1.1.9. Utility functions

To simplify some tasks, the library interface contains these utility functions. They do not directly call the LAMMPS library.

The lammps_free() function is a clean-up function to free memory that the library had allocated previously via other function calls. Look for notes in the descriptions of the individual commands where such memory buffers were allocated that require the use of lammps_free().

int lammps_encode_image_flags(int ix, int iy, int iz)

Encode three integer image flags into a single imageint.
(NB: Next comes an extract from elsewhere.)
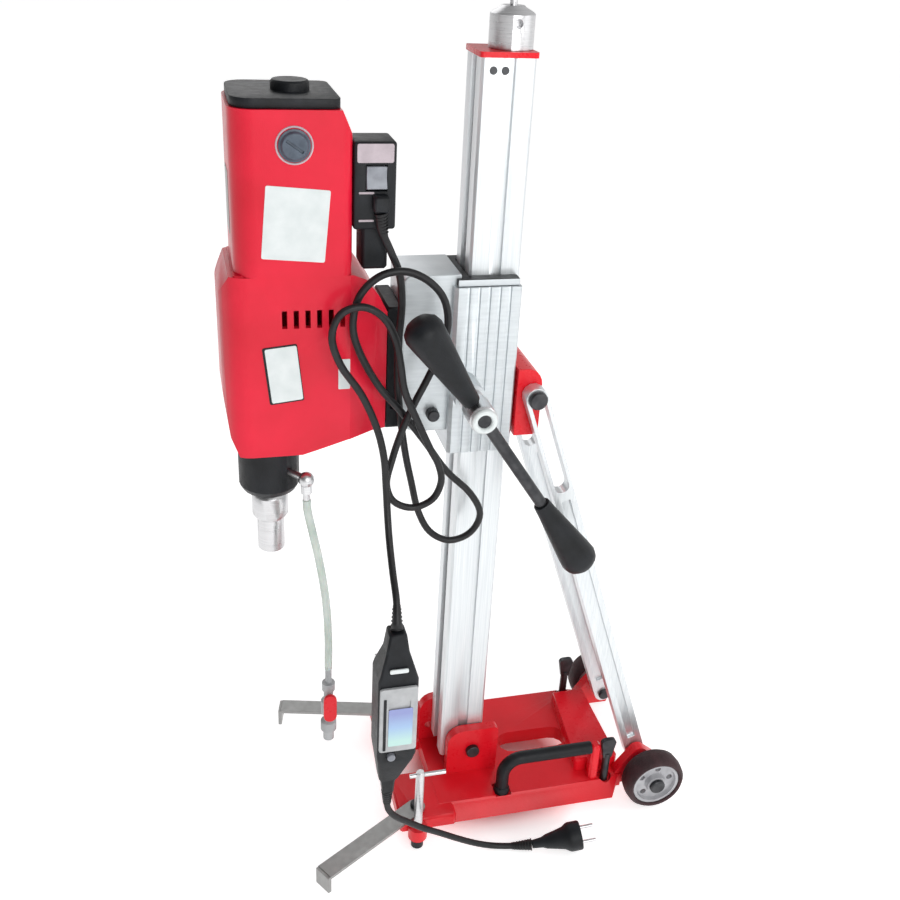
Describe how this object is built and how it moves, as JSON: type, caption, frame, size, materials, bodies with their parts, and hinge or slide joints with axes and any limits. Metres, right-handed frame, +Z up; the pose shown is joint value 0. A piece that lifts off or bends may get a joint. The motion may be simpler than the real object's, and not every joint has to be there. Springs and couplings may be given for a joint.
{
  "type": "core drill rig",
  "caption": "Wheeled floor stand with a tilting rack column, a carriage fed by a bar handle, a wet core drill motor, water line and mains lead.",
  "frame": {"origin": "on the underside of the base casting, below the centre of the column, 18 mm above the floor", "axes": "+Z up the column, -X towards the drill motor, +X towards the wheels, -Y towards the feed handle's side"},
  "size_m": [0.6146, 0.3478, 1.085],
  "materials": {
    "red_paint": "gloss",
    "red_alloy": "cast and painted gloss red",
    "red_plastic": "moulded",
    "black_plastic": "satin",
    "grey_plastic": "satin",
    "hub_grey": "satin",
    "tyre": "matt",
    "dark_steel": "blackened",
    "bright_steel": "machined",
    "strip_steel": "zinc plated",
    "alloy": "clear anodised",
    "clear_hose": "translucent",
    "cord_rubber": "satin"
  },
  "bodies": {
    "stand": {"base_casting": "red_paint", "carry_handle": "black_plastic", "column_pivot_pin": "dark_steel", "wheel_axle_left": "dark_steel", "wheel_axle_right": "dark_steel", "brace_pin_left": "dark_steel", "brace_pin_right": "dark_steel", "strip_bolt_left": "dark_steel", "strip_bolt_right": "dark_steel", "supply_cord": "cord_rubber", "plug": "black_plastic"},
    "column": {"column_extrusion": "alloy", "feed_rack": "bright_steel", "column_foot": "dark_steel", "column_cap": "red_paint", "jack_body": "bright_steel", "brace_bracket": "red_paint", "brace_cross_bolt": "dark_steel", "breaker_case": "black_plastic", "breaker_cover": "grey_plastic"},
    "brace_left": {"brace_left": "alloy"},
    "brace_right": {"brace_right": "alloy"},
    "carriage": {"carriage": "alloy", "slide_pad_left": "grey_plastic", "slide_pad_right": "grey_plastic", "column_wiper": "black_plastic", "motor_mount_block": "black_plastic", "pinion_bush": "bright_steel", "gearbox_housing": "red_alloy", "motor_housing": "red_plastic", "motor_end_cap": "black_plastic", "switch_box": "black_plastic", "spindle_collar": "black_plastic", "water_nipple": "bright_steel", "water_hose": "clear_hose", "water_valve": "grey_plastic", "power_cord": "cord_rubber"},
    "pinion": {"pinion_shaft": "bright_steel"},
    "feed_handle": {"feed_bar": "dark_steel", "handle_grip_upper": "black_plastic", "handle_grip_lower": "black_plastic"},
    "armature": {"motor_armature": "bright_steel"},
    "spindle": {"spindle": "bright_steel", "drive_gear": "bright_steel"},
    "valve_lever": {"valve_lever": "red_paint"},
    "gear_dial": {"gear_dial": "grey_plastic"},
    "switch_rocker": {"switch_rocker": "grey_plastic"},
    "breaker_button": {"breaker_button": "grey_plastic"},
    "jack_screw": {"jack_screw": "bright_steel"},
    "lock_screw": {"carriage_lock_screw": "dark_steel"},
    "screw_front_left": {"levelling_screw_front_left": "bright_steel"},
    "screw_front_right": {"levelling_screw_front_right": "bright_steel"},
    "screw_rear_left": {"levelling_screw_rear_left": "dark_steel"},
    "screw_rear_right": {"levelling_screw_rear_right": "dark_steel"},
    "strip_left": {"guide_strip_left": "strip_steel"},
    "strip_right": {"guide_strip_right": "strip_steel"},
    "wheel_left": {"wheel_hub_left": "hub_grey", "tyre_left": "tyre"},
    "wheel_right": {"wheel_hub_right": "hub_grey", "tyre_right": "tyre"}
  },
  "joints": [
    {"name": "column_tilt", "type": "hinge", "parent": "stand", "child": "column", "pos_m": [0.012, 0, 0.062], "axis": [0, 1, 0], "range_deg": [0, 30]},
    {"name": "brace_swing_left", "type": "hinge", "parent": "stand", "child": "brace_left", "pos_m": [0.2528, 0, 0.042], "axis": [0, 1, 0], "range_deg": [0, 27.5]},
    {"name": "brace_swing_right", "type": "hinge", "parent": "stand", "child": "brace_right", "pos_m": [0.2528, 0, 0.042], "axis": [0, 1, 0], "range_deg": [0, 27.5]},
    {"name": "feed_slide", "type": "slide", "parent": "column", "child": "carriage", "axis": [0, 0, 1], "range_m": [-0.14, 0.215], "deforming": ["power_cord"]},
    {"name": "pinion_turn", "type": "hinge", "parent": "carriage", "child": "pinion", "pos_m": [-0.0355, 0, 0.632], "axis": [0, 1, 0], "range_deg": [-670, 1028]},
    {"name": "handle_shift", "type": "slide", "parent": "pinion", "child": "feed_handle", "axis": [-0.5602, 0, 0.8283], "range_m": [0, 0.125]},
    {"name": "armature_turn", "type": "hinge", "parent": "carriage", "child": "armature", "pos_m": [-0.223, 0, 0.842], "axis": [0, 0, 1], "continuous": true},
    {"name": "spindle_turn", "type": "hinge", "parent": "carriage", "child": "spindle", "pos_m": [-0.256, 0, 0.482], "axis": [0, 0, 1], "continuous": true},
    {"name": "valve_turn", "type": "hinge", "parent": "carriage", "child": "valve_lever", "pos_m": [-0.193, -0.0695, 0.182], "axis": [0, 1, 0], "range_deg": [0, 90]},
    {"name": "gear_select", "type": "hinge", "parent": "carriage", "child": "gear_dial", "pos_m": [-0.226, -0.0603, 0.908], "axis": [0, 1, 0], "range_deg": [-70, 70]},
    {"name": "switch_rock", "type": "hinge", "parent": "carriage", "child": "switch_rocker", "pos_m": [-0.142, -0.052, 0.874], "axis": [1, 0, 0], "range_deg": [0, 16]},
    {"name": "breaker_press", "type": "slide", "parent": "column", "child": "breaker_button", "axis": [0, 1, 0], "range_m": [0, 0.003], "stiffness_N_per_m": 300, "springref_m": -0.001},
    {"name": "jack_rise", "type": "slide", "parent": "column", "child": "jack_screw", "axis": [0, 0, 1], "range_m": [0, 0.08]},
    {"name": "lock_turn", "type": "hinge", "parent": "carriage", "child": "lock_screw", "pos_m": [-0.068, -0.0383, 0.594], "axis": [0, 1, 0], "range_deg": [0, 90]},
    {"name": "level_front_left", "type": "slide", "parent": "stand", "child": "screw_front_left", "axis": [0, 0, 1], "range_m": [-0.02, 0]},
    {"name": "level_front_right", "type": "slide", "parent": "stand", "child": "screw_front_right", "axis": [0, 0, 1], "range_m": [-0.02, 0]},
    {"name": "level_rear_left", "type": "slide", "parent": "stand", "child": "screw_rear_left", "axis": [0, 0, 1], "range_m": [-0.02, 0]},
    {"name": "level_rear_right", "type": "slide", "parent": "stand", "child": "screw_rear_right", "axis": [0, 0, 1], "range_m": [-0.02, 0]},
    {"name": "strip_swing_left", "type": "hinge", "parent": "stand", "child": "strip_left", "pos_m": [-0.08, -0.1, 0.0248], "axis": [0, 0, 1], "range_deg": [-31.7, 6.3]},
    {"name": "strip_swing_right", "type": "hinge", "parent": "stand", "child": "strip_right", "pos_m": [-0.08, 0.1, 0.0248], "axis": [0, 0, 1], "range_deg": [-24.7, 13.3]},
    {"name": "wheel_turn_left", "type": "hinge", "parent": "stand", "child": "wheel_left", "pos_m": [0.2636, -0.1153, 0.028], "axis": [0, 1, 0], "continuous": true},
    {"name": "wheel_turn_right", "type": "hinge", "parent": "stand", "child": "wheel_right", "pos_m": [0.2636, 0.1153, 0.028], "axis": [0, 1, 0], "continuous": true}
  ],
  "couplings": [
    {"joint": "brace_swing_left", "follows": "column_tilt", "ratio": 0.905},
    {"joint": "brace_swing_right", "follows": "column_tilt", "ratio": 0.905},
    {"joint": "pinion_turn", "follows": "feed_slide", "rad_per_m": 83.333},
    {"joint": "spindle_turn", "follows": "armature_turn", "ratio": -0.22222}
  ]
}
The prototype for this function when compiling with -DLAMMPS_BIGBIG is:

int64_t lammps_encode_image_flags(int ix, int iy, int iz);

This function performs the bit-shift, addition, and bit-wise OR operations necessary to combine the values of three integers representing the image flags in x-, y-, and z-direction. Unless LAMMPS is compiled with -DLAMMPS_BIGBIG, those integers are limited 10-bit signed integers [-512, 511]. Otherwise the return type changes from int to int64_t and the valid range for the individual image flags becomes [-1048576,1048575], i.e. that of a 21-bit signed integer. There is no check on whether the arguments conform to these requirements.

Parameters

  • ix – image flag value in x

  • iy – image flag value in y

  • iz – image flag value in z

Returns

encoded image flag integer

void lammps_decode_image_flags(int image, int *flags)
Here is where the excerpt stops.